Das Ergebnis im Datenblatt: Statt der 310 km/h des GTS schafft der GT R 318 km/h, und während der GTS in 3,8 Sekunden auf 100 km/h beschleunigt, benötigt der GT-R zwei Zehntel weniger. Und dafür die ganze Arbeit und 75 PS mehr? Den Ingenieuren ging es nicht um die Fahrleistung auf einer schönen langen Geraden, sondern darum, den GT-R vor allem auf der Rennstrecke und der Landstrasse besser werden zu lassen. Die Summe der genannten Änderungen soll vor allem dafür sorgen, dass der Motor schneller und aggressiver auf die Pedalbefehle des Fahrers reagiert.
Damit diese auch vernünftig umgesetzt werden, hat man das Fahrwerk massiv verändert. Das gilt vor allem für die Spurweite, die etliche Millimeter gewachsen ist, um so einerseits die Traktion zu verbessern, andererseits sollen so aber auch die Kurvengeschwindigkeiten steigen. Das Gewindefahrwerk hat Uniball-Gelenklager an den unteren Querlenkern der Hinterachse. Sie sind deutlich verschleißfester als Querlenkerbuchsen und haben konstruktionsbedingt kein Spiel, wodurch sich Spur und Sturz auch bei hoher Belastung nicht verändern.
Wie im professionellen Motorsport kann der Fahrer sein persönliches Setup wählen und die Federbasis mechanisch stufenlos einstellen. Damit lassen sich das Nick- und Wankverhalten sowie die Traktion des AMG GT R gezielt beeinflussen, um sie den eigenen Bedürfnissen oder der jeweiligen Rennstrecke anzupassen. Das gilt auch für die neu entwickelte Traktionskontrolle, die dem Fahrer insgesamt acht Stufen zur Verfügung stellt.

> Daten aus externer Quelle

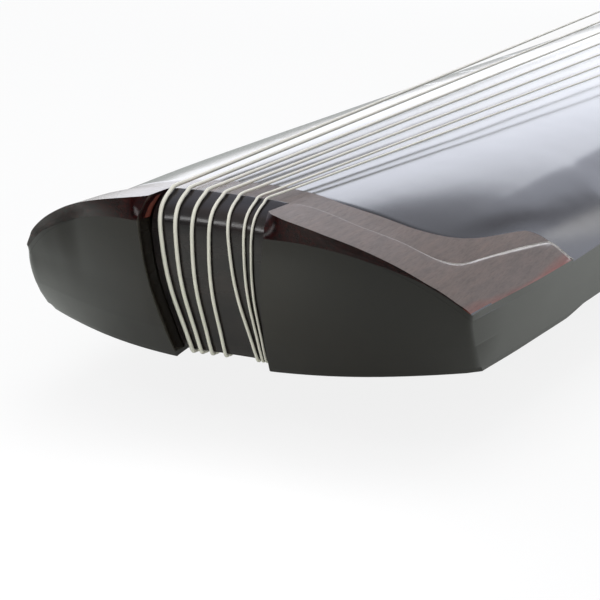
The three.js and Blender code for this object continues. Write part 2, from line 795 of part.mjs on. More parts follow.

Auch an der Aerodynamik wurde gearbeitet. An dem starren Heckflügel auf dem Kofferraum werden sich sicher die Geister scheiden. Weniger sichtbar sind zwei andere Dinge. Zum einen hat man unter dem Auto an der Front ein Carbon-Bauteil anbracht, das ab 80 km/h (wenn der Race-Mode gewählt wurde) ausfährt und den Unterdruck unter dem Auto verstärkt. Zum anderen gibt es, wie mittlerweile auch bei anderen Supersportwagen, bewegliche Lamellen in der Frontschürze.
Normalerweise sind die Lamellen geschlossen – auch bei Höchstgeschwindigkeit, beim Bremsen und in schnellen Kurven. Diese Stellung reduziert den Luftwiderstand und ermöglicht es, die Luft gezielt in Richtung Unterboden zu lenken, um den vorderen Auftrieb noch weiter zu reduzieren. Erst wenn bestimmte Temperaturen an vordefinierten Komponenten erreicht sind und der Kühlluftbedarf besonders hoch ist, öffnen sich die Lamellen und lassen maximale Kühlluft zu den Wärmetauschern strömen.
So weit, so schön das alles. Aber was kostet der Spaß, fragt sich der geneigte Beobachter, wenn ihn das sehr grüne Grün in den Bildern gefallen sollte. Da die Verkaufsfreigabe erst Mitte November ist, steht der Preis noch noch nicht fest. Aber wenn auf eine Zahl im Bereich von 160.000 Euro tippt, liegt man vermutlich nicht weit daneben. Ausgeliefert wird die scharfe Variante dann ab März 2017.